Le marché de la publicité serait également tout différent. Là où un acteur attire l’essentiel des recettes publicitaires, nous verrions se concurrencer plusieurs entreprises avec des modèles économiques différents, certaines continuant d’inonder leurs écrans de pop-ups, d’autres vendant, comme cela se faisait encore il y a une dizaine d’années, leurs liens, d’autres encore testant des solutions voisines de celles que Google utilise aujourd’hui. La concurrence serait vive mais le marché plus étroit qu’aujourd’hui. D’autant plus étroit que malgré une concurrence accrue les coûts de la réclame sur le web seraient bien plus élevés.

Les sociétés spécialistes du GPS seraient en bien meilleure santé, libérées de la concurrence de Googlemaps, Facebook serait là, sans doute plus puissant qu’il n’est aujourd’hui. Faute de revenus suffisants, Youtube aurait du se vendre à Microsoft, à Hewlett-Packard ou à un grande société de médias, toutes sociétés qui auraient sans doute bridé son développement. Même chose pour tous ces produits ou services (docs, traductions…) que Google met aujourd’hui à notre disposition alors même que leur modèle économique n’a pas encore été trouvé.

Apple aurait poursuivi son chemin et obtenu des succès voisins de ceux qu’elle connaît aujourd’hui. Steve Jobs aurait certainement tenté de développer son propre moteur de recherche avec un mécanisme de paiement à l’acte qui aurait augmenté encore ses bénéfices. Et comme il avait du talent, on ne peut exclure qu’il ait mis au point un algorithme de recherche plus performant que tous les autres, aussi performant que celui qu’utilise aujourd’hui Google. Mais… il nous aurait fallu payer.  
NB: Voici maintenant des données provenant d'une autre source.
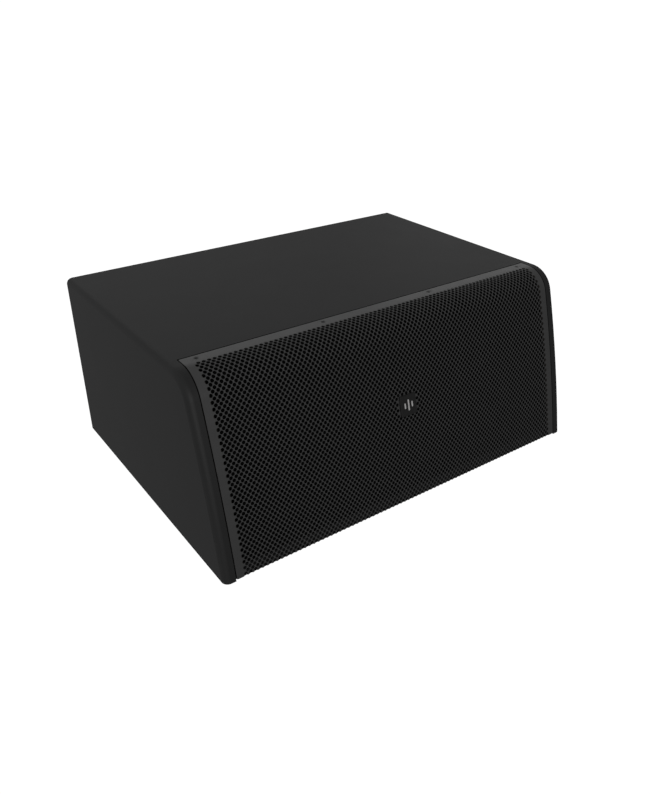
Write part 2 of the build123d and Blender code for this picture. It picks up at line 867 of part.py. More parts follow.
with BuildPart() as crossover_mounts:
    for radius, low, high in (
        (4.0, 0, crossover_lift),
        (1.6, crossover_lift, crossover_lift + crossover_board),
        (3.0, crossover_lift + crossover_board, crossover_lift + crossover_board + 2),
    ):
        with BuildSketch(floor_plane.offset(low)):
            with Locations(crossover_corners):
                Circle(radius)
        extrude(amount=high - low)
save(crossover_mounts, "crossover_mounts")

part_plane = board_plane.offset(crossover_board)
with BuildPart() as crossover_inductors:
    for dx, dy, outer, height in ((-58, 18, 29, 24), (8, 22, 24, 20)):
        with BuildSketch(part_plane):
            with Locations((crossover_centre[0] + dx, crossover_centre[1] + dy)):
                Circle(outer)
                Circle(outer * 0.42, mode=Mode.SUBTRACT)
        extrude(amount=height)
save(crossover_inductors, "crossover_inductors")

with BuildPart() as crossover_capacitors:
    for dx, dy, radius, length in ((62, 30, 13, 44), (62, 0, 11, 40), (-40, -34, 12, 46)):
        centre = (crossover_centre[0] + dx - length / 2, crossover_centre[1] + dy)
        with BuildSketch(Plane((*centre, part_plane.origin.Z + radius), z_dir=(1, 0, 0))):
            Circle(radius)
        extrude(amount=length)
save(crossover_capacitors, "crossover_capacitors")

with BuildPart() as crossover_resistors:
    with BuildSketch(part_plane):
        for dx, dy in ((12, -38), (12, -22)):
            with Locations((crossover_centre[0] + dx, crossover_centre[1] + dy)):
                Rectangle(48, 9)
    extrude(amount=9)
save(crossover_resistors, "crossover_resistors")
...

Un monde sans Google aurait sans doute fini par trouver des solutions techniques comparables à celles dont nous disposons aujourd’hui, mais avec des modèles économiques très différents qui n’auraient pas aussi radicalement baissé le coût de la connaissance.

Si nous devons quelque chose à Google, c’est bien d’avoir su imposer la gratuité et la libre circulation de l’information. Cela fait des victimes, qui crient haut et fort, sociétés de production, éditeurs, vedettes des marchés de la culture qui pleurent leurs droits d’auteurs, mais qui oserait dire que nous n’en tirons pas tous d’immenses bénéfices ?



[1] Inventée par Charles Renouvier (Uchronie : l'utopie dans l'histoire - Histoire de la civilisation européenne telle qu'elle n'a pas été, telle qu'elle aurait pu être, 1876), l’uchronie consiste à explorer, selon la technique du « et si… » des mondes possibles. Elle est largement utilisée par les auteurs de science-fiction mais aussi par quelques historiens, comme Eric Henriet.